Where is the best place to eat Indo-Fijian food in Fiji?
The best eating is in the food stall sections of the major municipal markets — particularly the Nadi Municipal Market and the Suva Municipal Market — and in the small family-run bakeries and curry houses of Nadi Town, Lautoka, and Suva’s Cumming Street area. These are the places where locals eat every day, where food is made fresh throughout the morning, and where prices reflect a domestic economy rather than a tourist one. Avoid looking for authentic Indo-Fijian food on Denarau Island or inside resort restaurants — you will not find it there. The real thing is ten to fifteen minutes away by taxi, costs a fraction of the price, and is considerably more interesting.
Is Indo-Fijian food suitable for vegetarians?

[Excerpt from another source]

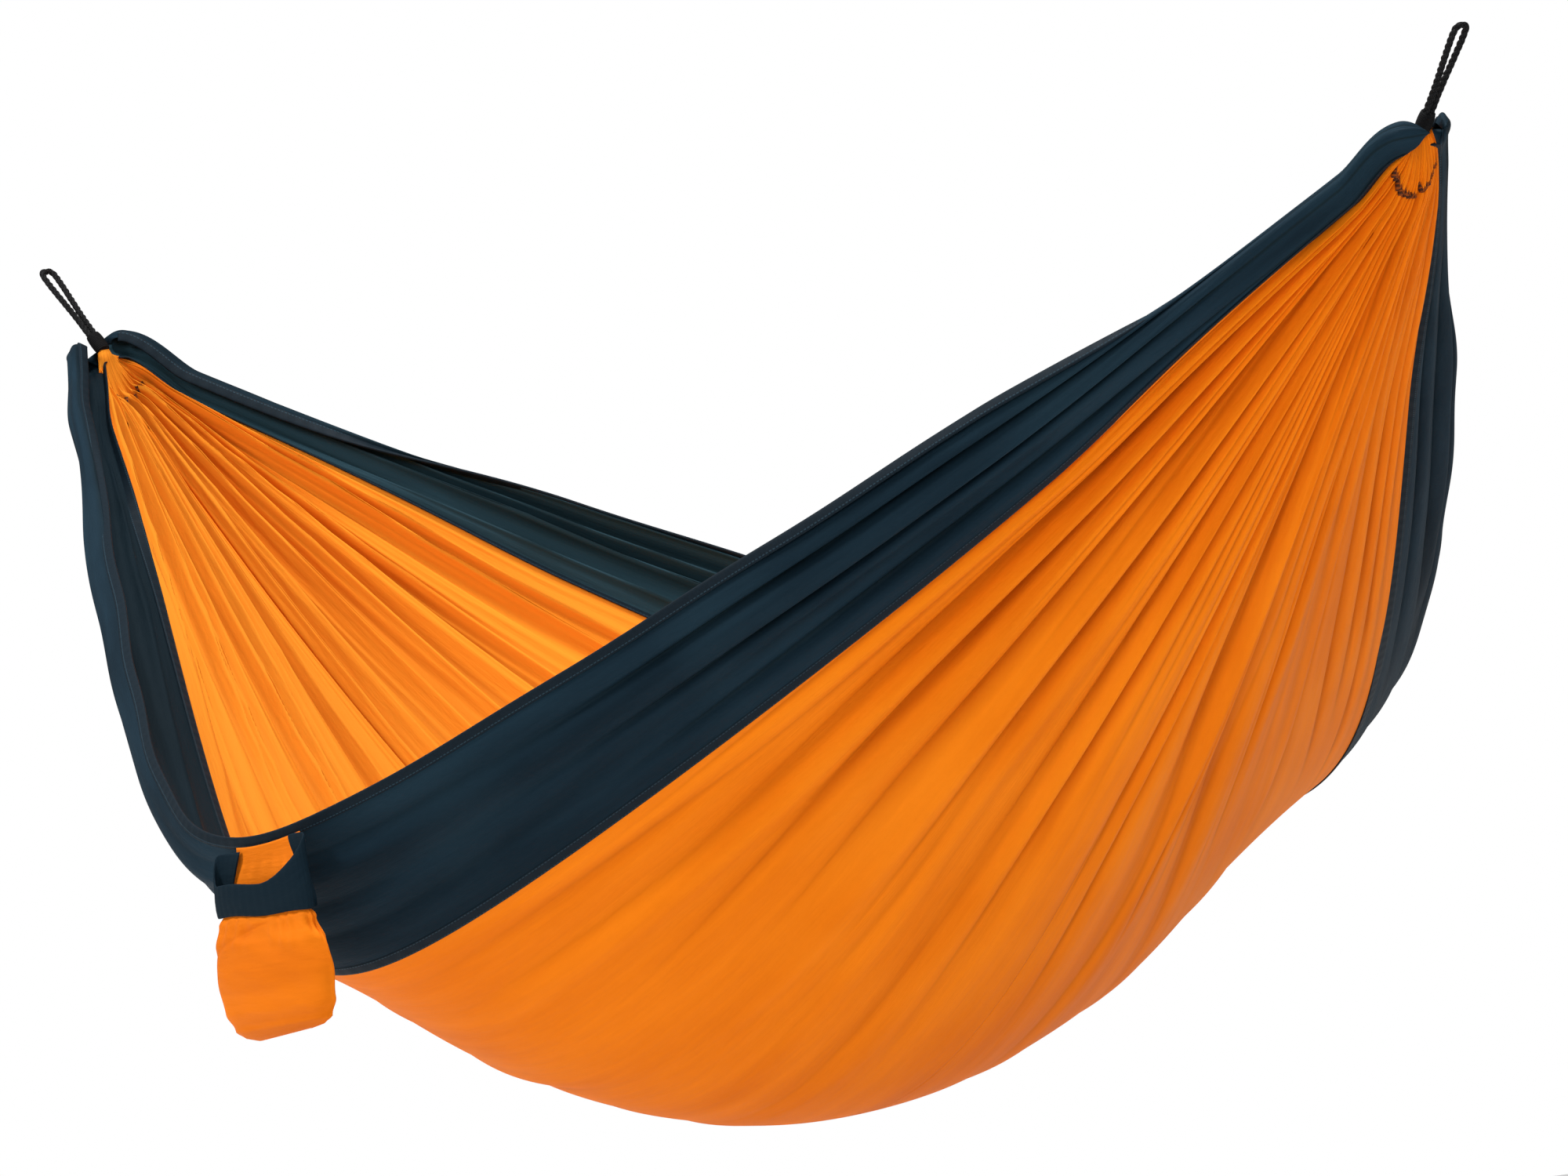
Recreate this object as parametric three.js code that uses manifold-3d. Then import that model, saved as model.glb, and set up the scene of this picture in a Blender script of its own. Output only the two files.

Yes — Indo-Fijian food is one of the most vegetarian-friendly food cultures in the Pacific region. The Hindu religious traditions of a significant portion of the Indo-Fijian community have produced a cuisine in which vegetarian cooking is structural rather than optional. Dhal, channa (chickpea curry), aloo (potato curry), baingan (eggplant), vegetable curries of all kinds, roti, and the full range of fried savoury snacks are all vegetarian. A vegetarian traveller eating at Indo-Fijian market stalls and curry houses will find nearly the entire menu available to them. This makes the Indo-Fijian food scene particularly valuable in a broader Fijian food context that otherwise leans heavily on seafood and meat.